The market likes it. Stock price is up, although a bit lower from the open, the 2016 LEAPS have ASK's much higher this morning
Here's my takeaway from the earnings call. Prob need to split it into a couple messages:
The earnings call just ended. Much more good information came out of this call than any that we've heard in a long time.
Firstly,there were many more questions from investment firms, so it's clear that interest in this company has picked up. Granted some of them had some of the dumber question (e.g. one said they hadn't seen the results of the buyout voting and asked for the numbers). But still this is a good sign.
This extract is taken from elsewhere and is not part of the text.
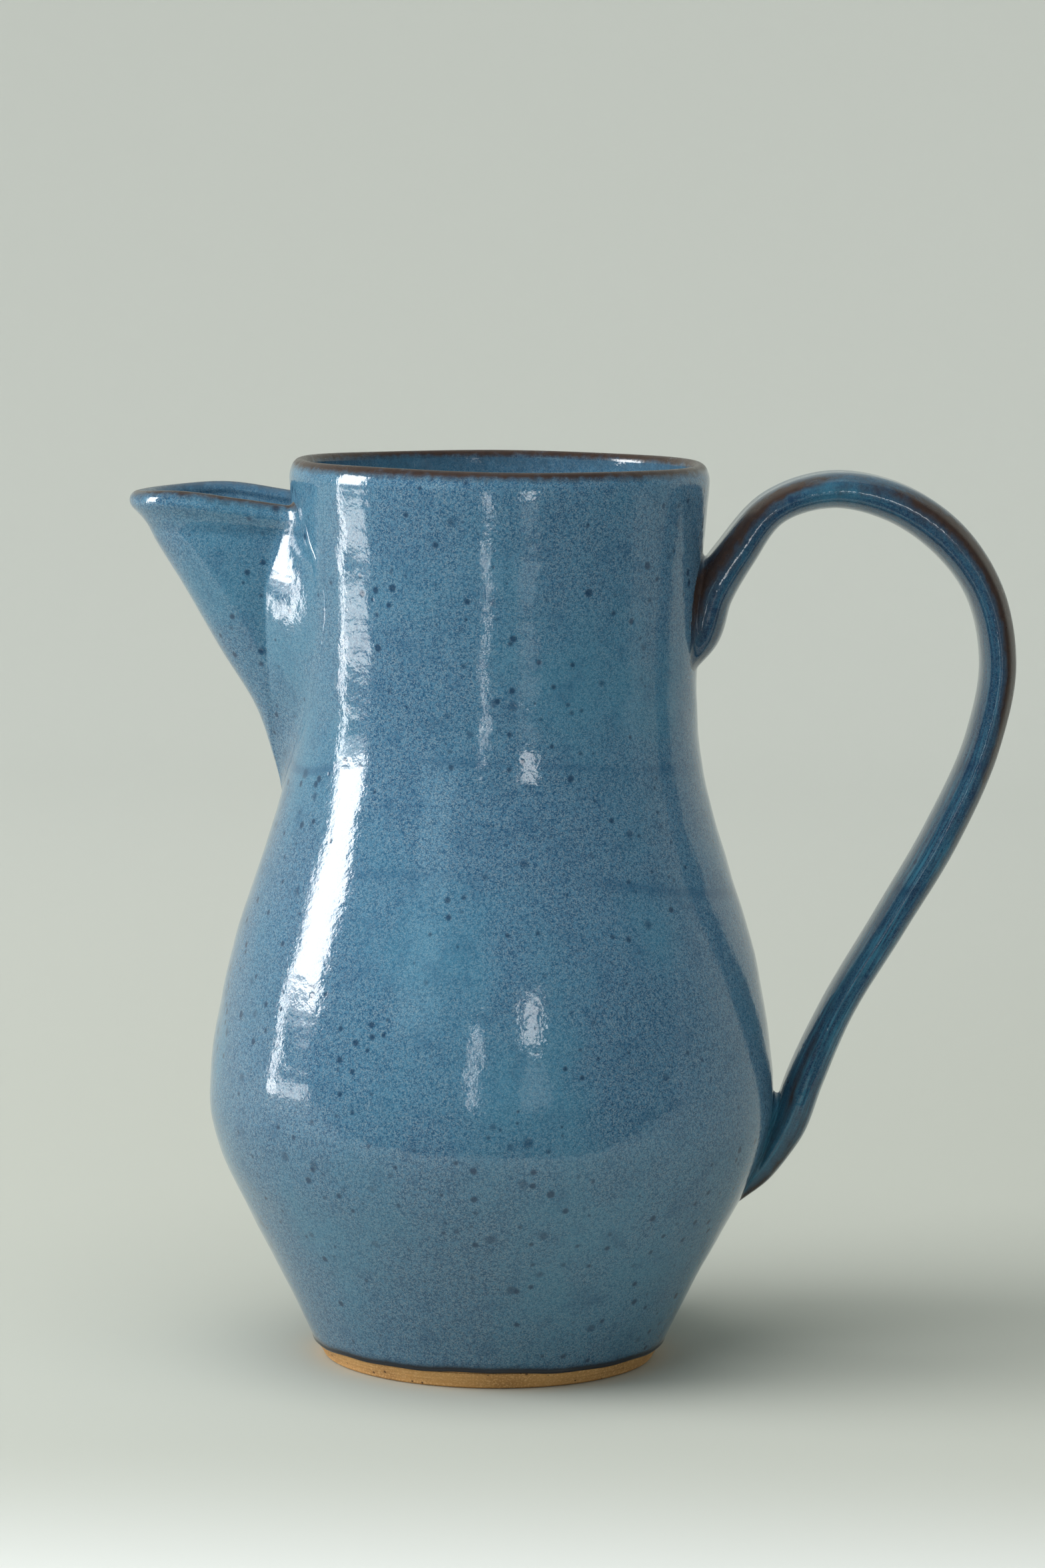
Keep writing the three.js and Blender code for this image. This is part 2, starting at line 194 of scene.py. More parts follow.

Regarding the merger agreement not being terminated, at first, it sounded like they said that it was just being closed/finished, which sounded good to me, but when asked to clarify, they didn't want to say that it is "expected" to be terminated. But I'm not too concerned.
The second caller was clearly either an arb firm or someone that made a bad bet selling out of the money leaps. He went on about how "everyone" voted for the buyout to be approved, and that certain dates should have been changed. Sounded pretty bitter. He got the typical "we can't comment on the transaction itself" response.
They got the question about dividends/buybacks, and gave the response I expected, that lots of cash gets consumed in Q1/Q2 preparing for the strong sales in Q2 and Q3 and that they don't plan to pay a dividend right now. He went on to say that they don't expect to pay a dividend "in the near future"..."especially considering opportunities in our industry". I am not complaining as I'm not in favor of them paying a dividend right now either. Based on the way this was phrased, I wouldn't expect on in the next year at least. Given that they think they can again hit nearly 30% of growth in shipments, they will need most of that cash.